In his view, the newspaper reported, the “evidence was insufficient to point to terrorist plots in Thailand, and careless handling of the issue could get Thailand embroiled in a conflict between the US and terrorists.”

In an opinion piece in the Bangkok Post on January 19, columnist Kumfah Manmalee commented that “Thailand has long been known as a haven for tourists as well as those who want to exploit its legal loopholes. Fake goods and documents can be bought on the streets and people travel freely across our borders with neighboring countries.”

“But Thailand has not faced any real threat from international terrorists for quite some time. Threats of violence are all home-grown. The arrest of Mr. Hussein is therefore cause for concern. Though I wonder why the US government issued the warnings without first consulting its Thai counterpart,” he added.

On the other hand, several commentators from The Nation and Bangkok Post denounced “the state of confusion and inexperience” demonstrated by political and security officials in their handling of the situation.

“The last thing our politicians need is the issue of Middle Eastern terror suspects, almost half a ton of explosive materials, and an impatient American diplomatic corps. Not to mention an Israeli sub-plot,” wrote Tulsathit Taptim in The Nation.

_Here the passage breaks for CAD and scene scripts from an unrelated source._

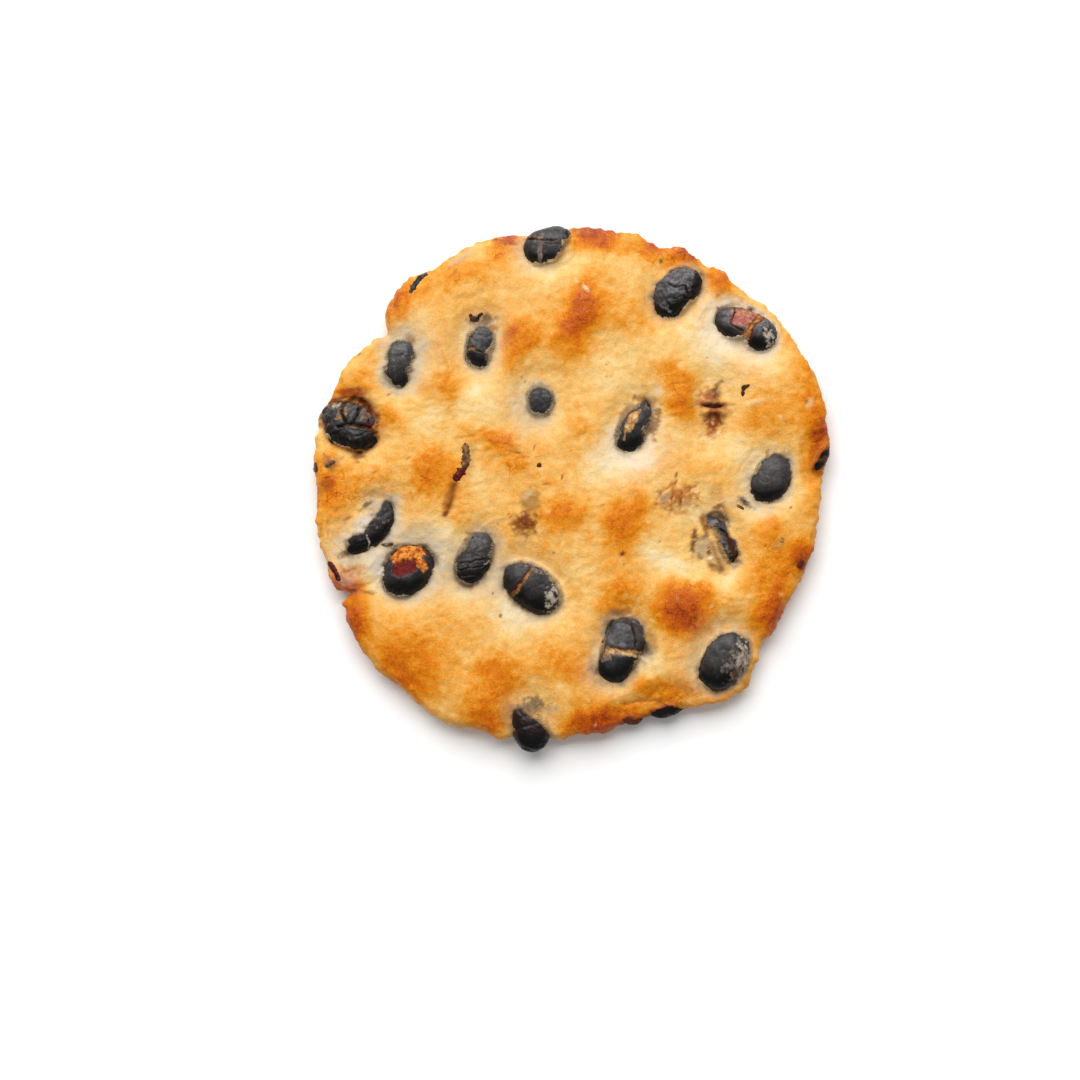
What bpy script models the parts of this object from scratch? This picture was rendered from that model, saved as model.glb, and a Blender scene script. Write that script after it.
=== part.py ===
"""A round Japanese rice cracker with roasted black soybeans baked into it.

The dough is one puffed, uneven disc that lies on the XY plane, shown side up. Each black bean
is a piece of its own and sits in a socket in the dough. Blender units are metres, +Z is up and
the origin is on the table under the middle of the cracker. Sizes below are in millimetres.
"""

import math
from typing import NamedTuple

import bmesh
import bpy
import numpy as np
from mathutils import Matrix

MM = 0.001

# Driving sizes of the dough.
MEAN_RADIUS = 41.6
TOP_LEVEL = 5.1  # usual height of the upper face
EDGE_LEVEL = 4.3  # height of the upper face where it turns down into the rim
UNDER_LEVEL = 0.35  # usual height of the underside, which rests on its lower lumps
UNDER_EDGE_LEVEL = 0.9  # height of the underside where it turns up into the rim
EDGE_FALL = 7.0  # width of the band in which both faces slope to the rim
RIM_DEPTH = 2.0  # how far the rounded rim reaches past the two faces
SOCKET_GAP = 0.3  # clearance of a bean in its socket

# Around the upper face and the underside of a bean the dough lies lower than elsewhere.
TOP_DIP, TOP_DIP_REACH = 0.75, 2.4
UNDER_DIP, UNDER_DIP_REACH = 0.55, 2.0

# How finely the solids are divided.
DOUGH_SEGMENTS, DOUGH_RINGS = 52, 28
BEAN_SEGMENTS, BEAN_RINGS = 12, 8
FACE_SHARE = 0.4  # share of the rings on each face; the rest go round the rim

# The outline: direction in degrees and how far the rim lies outside the mean radius.
# Steps lie at 140, 206 and 320 degrees, where the dough was folded or broken before baking.
OUTLINE = [
    (0, -1.3), (12, 0.8), (28, 1.7), (42, 1.1), (50, 0.4), (56, 1.0), (65, 1.7), (71, 0.1),
    (84, 0.7), (96, 0.4), (102, 0.0), (110, 0.8), (119, 0.5), (130, 1.2), (136, 0.0),
    (140.5, -2.2), (149, -0.3), (160, 0.0), (168, 0.4), (179, -0.2), (188, -0.5),
    (198, -0.1), (203, -0.6), (206, -1.9), (209, 0.3), (216, 1.1), (234, 1.0), (250, 0.6),
    (260, -0.5), (272, -1.6), (284, -2.2), (296, -1.7), (307, 0.1), (312, 0.7), (316, -0.6),
    (320.5, -2.1), (333, -2.1), (345, -1.5),
]


class Bean(NamedTuple):
    """A black soybean: where its middle is, its full size, its turn and its highest point."""

    x: float
    y: float
    length: float
    width: float
    turn: float  # of the length, anticlockwise from +X, in degrees
    top: float
    base: float  # lowest point; beans with a low base show on the underside too


SHOWS_BELOW, HIDDEN_BELOW = 0.35, 1.3
BEANS = {
    "bean_01": Bean(-4.1, 38.7, 8.4, 6.8, 10, 5.9, HIDDEN_BELOW),
    "bean_02": Bean(17.1, 31.7, 9.8, 7.2, 50, 6.2, SHOWS_BELOW),
    "bean_03": Bean(27.9, 25.7, 10.7, 6.7, -25, 6.1, SHOWS_BELOW),
    "bean_04": Bean(-27.4, 19.9, 8.6, 5.8, 78, 5.3, HIDDEN_BELOW),
    "bean_05": Bean(-14.5, 22.8, 8.6, 6.0, 80, 5.4, SHOWS_BELOW),
    "bean_06": Bean(-4.9, 14.2, 7.6, 6.0, 85, 5.1, HIDDEN_BELOW),
    "bean_07": Bean(10.0, 9.8, 9.6, 6.2, 69, 5.6, SHOWS_BELOW),
    "bean_08": Bean(-35.4, 9.9, 10.0, 8.0, -35, 6.2, SHOWS_BELOW),
    "bean_09": Bean(32.1, 1.5, 8.4, 6.6, 67, 5.6, HIDDEN_BELOW),
    "bean_10": Bean(23.0, -8.6, 9.0, 6.6, -60, 5.4, HIDDEN_BELOW),
    "bean_11": Bean(-32.4, -6.2, 10.2, 6.4, 49, 5.5, HIDDEN_BELOW),
    "bean_12": Bean(-26.2, -13.5, 9.8, 7.8, 50, 6.1, SHOWS_BELOW),
    "bean_13": Bean(-15.5, -11.3, 9.4, 6.4, 67, 5.8, HIDDEN_BELOW),
    "bean_14": Bean(-6.2, -15.8, 11.0, 7.6, -38, 6.3, SHOWS_BELOW),
    "bean_15": Bean(8.1, -25.8, 11.0, 7.2, 69, 6.1, HIDDEN_BELOW),
    "bean_16": Bean(24.7, -27.4, 10.8, 8.0, 62, 6.3, SHOWS_BELOW),
    "bean_17": Bean(-6.4, -37.7, 9.0, 6.4, 98, 5.6, HIDDEN_BELOW),
    "bean_18": Bean(15.3, -34.7, 6.2, 4.4, 17, 4.2, 0.8),
    "bean_19": Bean(9.8, -36.4, 3.8, 3.4, 12, 3.9, 0.9),
    "bean_20": Bean(38.9, 4.8, 5.8, 3.8, 68, 4.3, 0.9),
    "bean_21": Bean(22.8, 12.9, 8.2, 4.8, 86, 5.0, HIDDEN_BELOW),
}

# Blisters that puffed up in the oven: x, y, spread and rise.
BLISTERS = [
    (1.3, 27.0, 5.5, 1.1), (-8.1, 24.0, 3.8, 0.6), (-20.4, 15.6, 4.2, 0.6),
    (-12.9, 8.4, 3.6, 0.6), (-23.2, 3.2, 4.6, 0.7), (-9.6, 4.9, 3.0, 0.5),
    (-1.9, -3.8, 4.0, 0.8), (8.8, -5.0, 4.6, 0.9), (17.9, -19.2, 5.0, 1.3),
    (17.0, 16.2, 3.8, 0.6), (8.2, -15.5, 4.4, 0.7), (-11.5, -28.0, 6.0, 0.6),
    (4.6, -36.4, 4.4, 0.8), (31.0, -19.5, 4.4, 0.8), (24.3, 33.0, 3.4, 0.6),
    (-26.6, 31.2, 4.2, 0.6), (-33.8, -21.2, 4.2, 0.6), (26.6, 12.2, 5.0, 0.4),
    (-15.0, 33.6, 4.6, 0.4), (36.0, 9.0, 4.4, 0.4),
]

# Lumps of the underside that press down to the table: x, y, spread and drop.
FEET = [
    (0.0, 0.0, 9.0, 0.9), (0.5, 25.0, 6.0, 0.8), (26.0, -14.0, 6.0, 0.8),
    (-24.0, 10.0, 6.0, 0.8), (20.0, 15.0, 5.5, 0.8), (-15.0, -26.0, 6.0, 0.8),
    (12.0, -32.5, 4.5, 0.8), (-33.0, -18.5, 3.6, 0.8),
]


def outline_radius(angle):
    """Rim radius in a direction in degrees: smooth cubic pieces through the outline's points."""
    turns = np.array([point[0] for point in OUTLINE], float)
    steps = np.array([point[1] for point in OUTLINE], float)
    turns = np.concatenate([turns[-2:] - 360, turns, turns[:2] + 360])
    steps = np.concatenate([steps[-2:], steps, steps[:2]])
    slopes = np.gradient(steps, turns)
    angle = angle % 360
    left = np.searchsorted(turns, angle, side="right") - 1
    span = turns[left + 1] - turns[left]
    t = (angle - turns[left]) / span
    blend = t * t * (3 - 2 * t)
    start_bulge = t * (1 - t) ** 2 * span * slopes[left]
    end_bulge = t * t * (t - 1) * span * slopes[left + 1]
    step = steps[left] * (1 - blend) + steps[left + 1] * blend + start_bulge + end_bulge
    return MEAN_RADIUS + step


def sum_of_lumps(x, y, lumps):
    """Rounded lumps added up: each is its rise times a bell curve of the distance."""
    return sum(
        rise * math.exp(-((x - cx) ** 2 + (y - cy) ** 2) / spread**2)
        for cx, cy, spread, rise in lumps
    )


def nearness(x, y, beans, reach):
    """1 inside the nearest bean's footprint, falling to 0 as a bell curve of the distance."""
    nearest = 0.0
    for bean in beans:
        turn = math.radians(bean.turn)
        along = (x - bean.x) * math.cos(turn) + (y - bean.y) * math.sin(turn)
        across = (y - bean.y) * math.cos(turn) - (x - bean.x) * math.sin(turn)
        size = math.hypot(along / (bean.length / 2), across / (bean.width / 2))
        outside = max(0.0, size - 1) * (bean.length + bean.width) / 4
        nearest = max(nearest, math.exp(-((outside / reach) ** 2)))
    return nearest


def edge_share(inset):
    """1 at the rim and 0 beyond the band in which the faces slope to it."""
    share = min(1.0, max(0.0, 1 - inset / EDGE_FALL))
    return share * share


def top_height(x, y, inset):
    """Height of the upper face: its level, its blisters, and dips at the beans and the rim."""
    level = TOP_LEVEL + (EDGE_LEVEL - TOP_LEVEL) * edge_share(inset)
    dip = TOP_DIP * nearness(x, y, BEANS.values(), TOP_DIP_REACH)
    return level + sum_of_lumps(x, y, BLISTERS) - dip


def under_height(x, y, inset):
    """Height of the underside, cut off flat where a lump meets the table."""
    level = UNDER_LEVEL + (UNDER_EDGE_LEVEL - UNDER_LEVEL) * edge_share(inset)
    showing = [bean for bean in BEANS.values() if bean.base == SHOWS_BELOW]
    dip = UNDER_DIP * nearness(x, y, showing, UNDER_DIP_REACH)
    return max(0.0, level + dip - sum_of_lumps(x, y, FEET))


def dough_point(way, angle):
    """A point of the dough's skin. way runs from 0 at the middle of the upper face, over the
    rim, to 1 at the middle of the underside; angle is the direction in degrees."""
    cos, sin = math.cos(math.radians(angle)), math.sin(math.radians(angle))
    face_edge = outline_radius(angle) - RIM_DEPTH
    share = min(1.0, min(way, 1 - way) / FACE_SHARE)
    radius = face_edge * share
    inset = face_edge - radius
    if way <= FACE_SHARE:
        height = top_height(radius * cos, radius * sin, inset)
    elif way >= 1 - FACE_SHARE:
        height = under_height(radius * cos, radius * sin, inset)
    else:
        upper = top_height(radius * cos, radius * sin, 0)
        lower = under_height(radius * cos, radius * sin, 0)
        swing = math.pi * (way - FACE_SHARE) / (1 - 2 * FACE_SHARE)
        radius += RIM_DEPTH * math.sin(swing)
        height = (upper + lower) / 2 + (upper - lower) / 2 * math.cos(swing)
    return radius * cos * MM, radius * sin * MM, height * MM


def material(name, colour, roughness):
    """A plain surface of that colour, given as linear red, green and blue."""
    made = bpy.data.materials.new(name)
    made.use_nodes = True
    surface = made.node_tree.nodes["Principled BSDF"]
    surface.inputs["Base Color"].default_value = (*colour, 1)
    surface.inputs["Roughness"].default_value = roughness
    return made


def object_of(name, work, finish=None):
    """Puts the worked mesh into the scene as an object of that name, shaded smooth."""
    mesh = bpy.data.meshes.new(name)
    work.to_mesh(mesh)
    work.free()
    mesh.shade_smooth()
    if finish:
        mesh.materials.append(finish)
    made = bpy.data.objects.new(name, mesh)
    bpy.context.scene.collection.objects.link(made)
    return made


def make_dough(finish):
    """The dough: a sphere's rings laid out over the upper face, the rim and the underside."""
    work = bmesh.new()
    bmesh.ops.create_uvsphere(
        work, u_segments=DOUGH_SEGMENTS, v_segments=DOUGH_RINGS, radius=1
    )
    for vertex in work.verts:
        way = math.acos(max(-1.0, min(1.0, vertex.co.z))) / math.pi
        angle = math.degrees(math.atan2(vertex.co.y, vertex.co.x))
        vertex.co = dough_point(way, angle)
    return object_of("dough", work, finish)


def bean_shape(bean, extra=0.0):
    """The bean's mesh about its own middle: an egg-shaped oval, dented at the seed scar on one
    long side. extra is added all round, for the socket's cutter."""
    work = bmesh.new()
    bmesh.ops.create_uvsphere(
        work, u_segments=BEAN_SEGMENTS, v_segments=BEAN_RINGS, radius=1
    )
    half = [
        (bean.length / 2 + extra) * MM,
        (bean.width / 2 + extra) * MM,
        ((bean.top - bean.base) / 2 + extra) * MM,
    ]
    for vertex in work.verts:
        x, y, z = vertex.co
        egg = 1 + 0.07 * x
        scar = 0.08 * max(0.0, -y) * math.exp(-((x / 0.35) ** 2))
        vertex.co = (x * half[0], (y * egg + scar) * half[1], z * egg * half[2])
    return work


def place(made, bean):
    """Moves a bean or its cutter to where the bean sits and turns it."""
    made.location = (bean.x * MM, bean.y * MM, (bean.top + bean.base) / 2 * MM)
    made.rotation_euler = Matrix.Rotation(math.radians(bean.turn), 3, "Z").to_euler()


def cut_sockets(dough):
    """Takes a socket for every bean out of the dough, a little larger than the bean."""
    cutters = bpy.data.collections.new("socket_cutters")
    bpy.context.scene.collection.children.link(cutters)
    for name, bean in BEANS.items():
        cutter = object_of(f"socket_{name}", bean_shape(bean, SOCKET_GAP))
        bpy.context.scene.collection.objects.unlink(cutter)
        cutters.objects.link(cutter)
        cutter.hide_render = True
        cutter.display_type = "WIRE"
        place(cutter, bean)
    sockets = dough.modifiers.new("sockets", "BOOLEAN")
    sockets.operation = "DIFFERENCE"
    sockets.operand_type = "COLLECTION"
    sockets.collection = cutters
    sockets.solver = "EXACT"


def main():
    for old in list(bpy.data.objects):
        bpy.data.objects.remove(old)
    crust = material("toasted_rice_dough", (0.90, 0.47, 0.14), 0.55)
    skin = material("black_bean_skin", (0.055, 0.052, 0.055), 0.6)
    dough = make_dough(crust)
    for name, bean in BEANS.items():
        place(object_of(name, bean_shape(bean), skin), bean)
    cut_sockets(dough)


main()
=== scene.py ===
import math
from itertools import product
from typing import NamedTuple

import bpy
import numpy as np
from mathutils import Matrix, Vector


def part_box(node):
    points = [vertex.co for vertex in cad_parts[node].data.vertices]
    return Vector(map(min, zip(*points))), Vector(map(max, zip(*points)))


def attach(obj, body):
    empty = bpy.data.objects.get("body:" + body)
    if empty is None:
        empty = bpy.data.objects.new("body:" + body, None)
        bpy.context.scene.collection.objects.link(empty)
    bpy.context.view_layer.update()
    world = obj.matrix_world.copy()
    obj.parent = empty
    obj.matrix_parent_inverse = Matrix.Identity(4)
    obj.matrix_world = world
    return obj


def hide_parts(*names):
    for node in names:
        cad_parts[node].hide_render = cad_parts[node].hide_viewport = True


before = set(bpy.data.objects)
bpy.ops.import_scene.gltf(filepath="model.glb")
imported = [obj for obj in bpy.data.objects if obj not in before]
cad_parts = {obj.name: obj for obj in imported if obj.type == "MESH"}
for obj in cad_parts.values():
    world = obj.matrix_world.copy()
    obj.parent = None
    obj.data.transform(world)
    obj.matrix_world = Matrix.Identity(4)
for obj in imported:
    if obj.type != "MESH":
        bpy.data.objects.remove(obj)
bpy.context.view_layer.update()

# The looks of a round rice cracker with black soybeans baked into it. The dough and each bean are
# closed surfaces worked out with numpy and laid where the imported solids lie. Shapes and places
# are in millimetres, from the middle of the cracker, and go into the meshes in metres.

MM = 0.001


# ---------------------------------------------------------------- noise and small curves

# The last number given to each noise is its seed, which only makes it unlike the others.
SEED_SHIFT = 0.731  # how far a seed moves the lattice, in lumps
NOISE_GAIN = 1.6  # brings the blended slopes up to about -1 to 1
CREASE_GAIN = 2.2  # how narrow the creases are
STREAK_TURNS = (15, 60, 105, 150)  # directions of the streaks, in degrees from +X
STREAK_FIELD = 9  # size in mm of the places where one direction wins


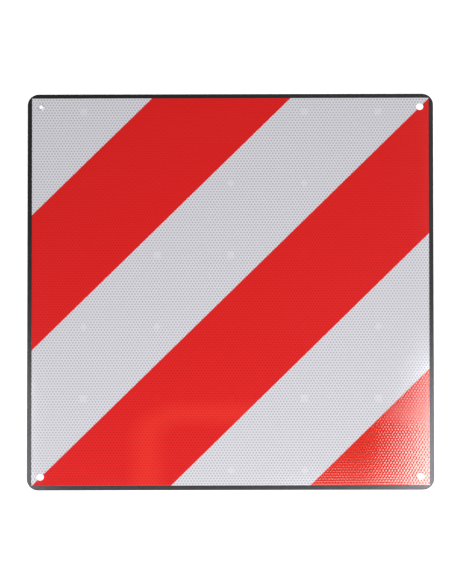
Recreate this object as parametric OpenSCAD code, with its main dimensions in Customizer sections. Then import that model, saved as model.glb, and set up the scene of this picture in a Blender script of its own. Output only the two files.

“Are we supposed to be excited, or even afraid?” he asks. “The government appears to say ‘no’, but America appears to say ‘yes’.”

Deputy news editor Kultida Samabuddhi of the Bangkok Post, for her part, admits that “the tourism industry and those who are working in the hospitality business deserve utmost protection,” but warns the government “not sacrifice public safety for the sake of more tourism revenues and higher numbers of tourist arrivals.”

This article is an edited translation from the Arabic Edition.